### Scripts that build objects

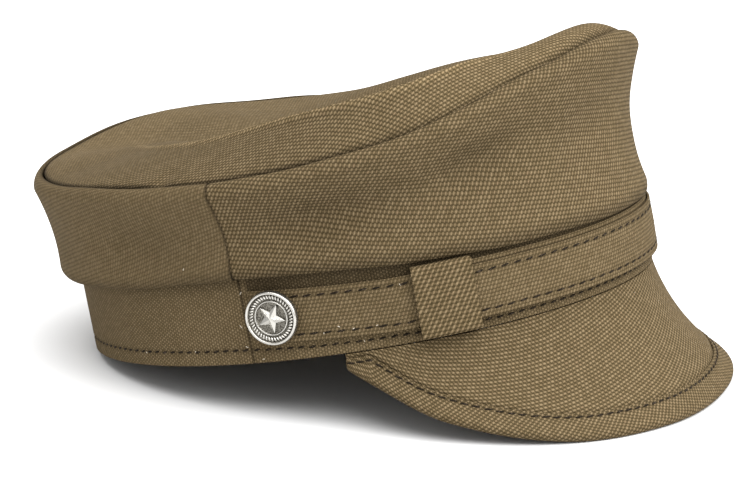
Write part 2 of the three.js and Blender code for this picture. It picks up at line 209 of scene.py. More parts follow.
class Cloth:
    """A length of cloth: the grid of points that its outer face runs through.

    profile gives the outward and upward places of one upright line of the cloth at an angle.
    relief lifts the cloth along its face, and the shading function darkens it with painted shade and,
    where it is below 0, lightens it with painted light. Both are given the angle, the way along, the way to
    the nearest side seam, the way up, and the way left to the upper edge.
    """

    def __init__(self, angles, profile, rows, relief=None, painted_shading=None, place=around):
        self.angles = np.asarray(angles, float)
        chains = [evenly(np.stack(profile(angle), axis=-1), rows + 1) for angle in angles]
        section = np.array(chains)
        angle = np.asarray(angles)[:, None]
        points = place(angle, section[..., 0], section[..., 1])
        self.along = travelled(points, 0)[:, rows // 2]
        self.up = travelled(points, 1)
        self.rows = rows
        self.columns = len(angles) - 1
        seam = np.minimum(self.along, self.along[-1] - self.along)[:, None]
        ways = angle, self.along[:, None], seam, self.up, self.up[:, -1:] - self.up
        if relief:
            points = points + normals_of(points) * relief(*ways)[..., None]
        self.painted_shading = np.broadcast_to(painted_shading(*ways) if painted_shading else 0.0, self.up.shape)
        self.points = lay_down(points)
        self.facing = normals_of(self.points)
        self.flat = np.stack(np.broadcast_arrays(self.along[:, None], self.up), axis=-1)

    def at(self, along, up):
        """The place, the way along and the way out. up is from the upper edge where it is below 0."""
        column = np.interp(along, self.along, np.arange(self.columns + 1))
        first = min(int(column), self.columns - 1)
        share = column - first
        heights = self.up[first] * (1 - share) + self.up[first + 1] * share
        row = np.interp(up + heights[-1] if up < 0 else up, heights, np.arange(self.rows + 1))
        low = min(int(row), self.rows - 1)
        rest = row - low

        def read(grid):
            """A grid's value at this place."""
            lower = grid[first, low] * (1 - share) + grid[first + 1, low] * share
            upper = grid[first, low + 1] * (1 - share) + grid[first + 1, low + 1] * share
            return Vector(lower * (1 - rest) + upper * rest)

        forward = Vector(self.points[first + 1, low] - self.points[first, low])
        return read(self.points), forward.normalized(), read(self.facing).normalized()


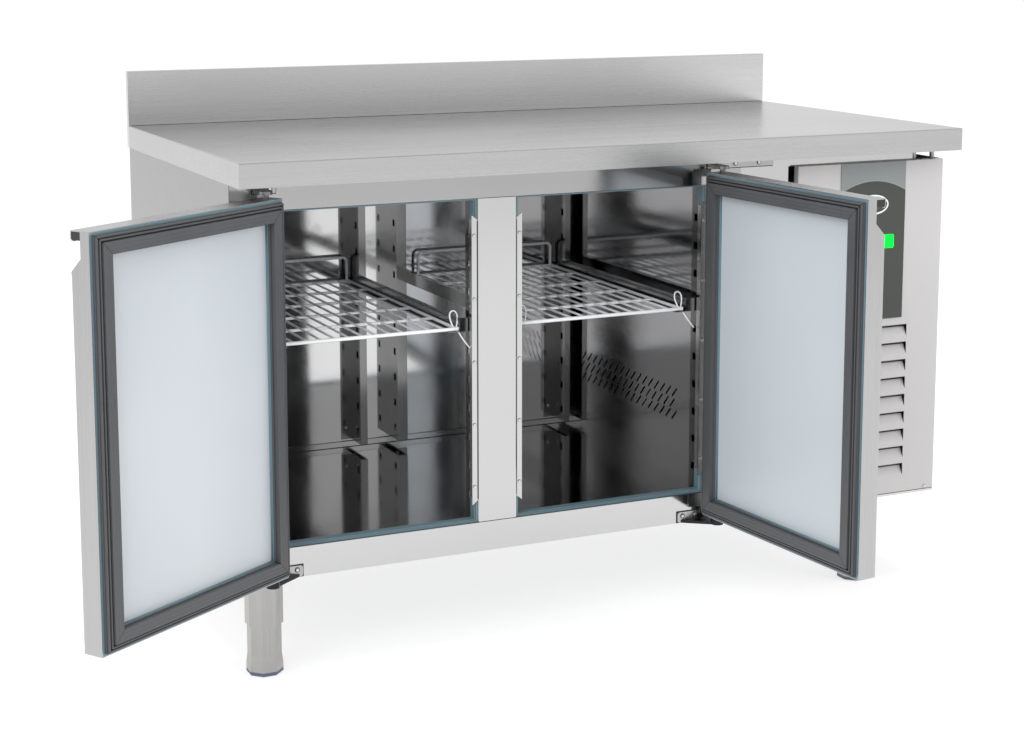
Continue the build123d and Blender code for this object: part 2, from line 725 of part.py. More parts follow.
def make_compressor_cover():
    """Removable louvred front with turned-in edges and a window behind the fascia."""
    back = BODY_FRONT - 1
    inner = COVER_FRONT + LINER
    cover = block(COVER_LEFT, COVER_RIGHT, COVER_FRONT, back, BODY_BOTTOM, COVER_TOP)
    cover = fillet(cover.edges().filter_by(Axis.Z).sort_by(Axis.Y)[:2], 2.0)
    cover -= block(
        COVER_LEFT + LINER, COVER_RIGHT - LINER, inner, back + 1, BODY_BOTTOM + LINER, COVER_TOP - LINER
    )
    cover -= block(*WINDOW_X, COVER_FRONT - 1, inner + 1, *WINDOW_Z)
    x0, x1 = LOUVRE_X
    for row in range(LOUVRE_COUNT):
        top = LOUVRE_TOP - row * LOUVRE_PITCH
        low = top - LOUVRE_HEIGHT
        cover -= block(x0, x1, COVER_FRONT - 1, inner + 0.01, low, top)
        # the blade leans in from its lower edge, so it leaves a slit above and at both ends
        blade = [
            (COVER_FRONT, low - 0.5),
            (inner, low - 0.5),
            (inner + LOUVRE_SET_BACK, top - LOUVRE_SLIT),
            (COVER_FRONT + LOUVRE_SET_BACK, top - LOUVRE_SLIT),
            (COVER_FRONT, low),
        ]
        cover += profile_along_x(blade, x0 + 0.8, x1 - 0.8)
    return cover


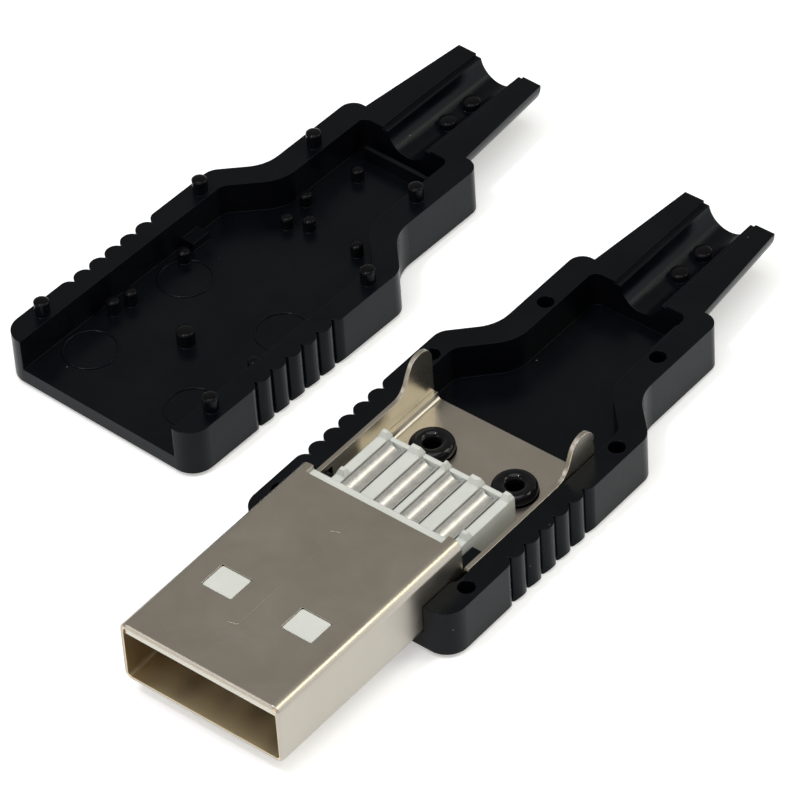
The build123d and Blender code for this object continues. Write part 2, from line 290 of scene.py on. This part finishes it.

### Task
Copy out every line in the entries above that holds "part".

### Finished answer
Write part 2 of the three.js and Blender code for this picture. It picks up at line 209 of scene.py. More parts follow.
Continue the build123d and Blender code for this object: part 2, from line 725 of part.py. More parts follow.
The build123d and Blender code for this object continues. Write part 2, from line 290 of scene.py on. This part finishes it.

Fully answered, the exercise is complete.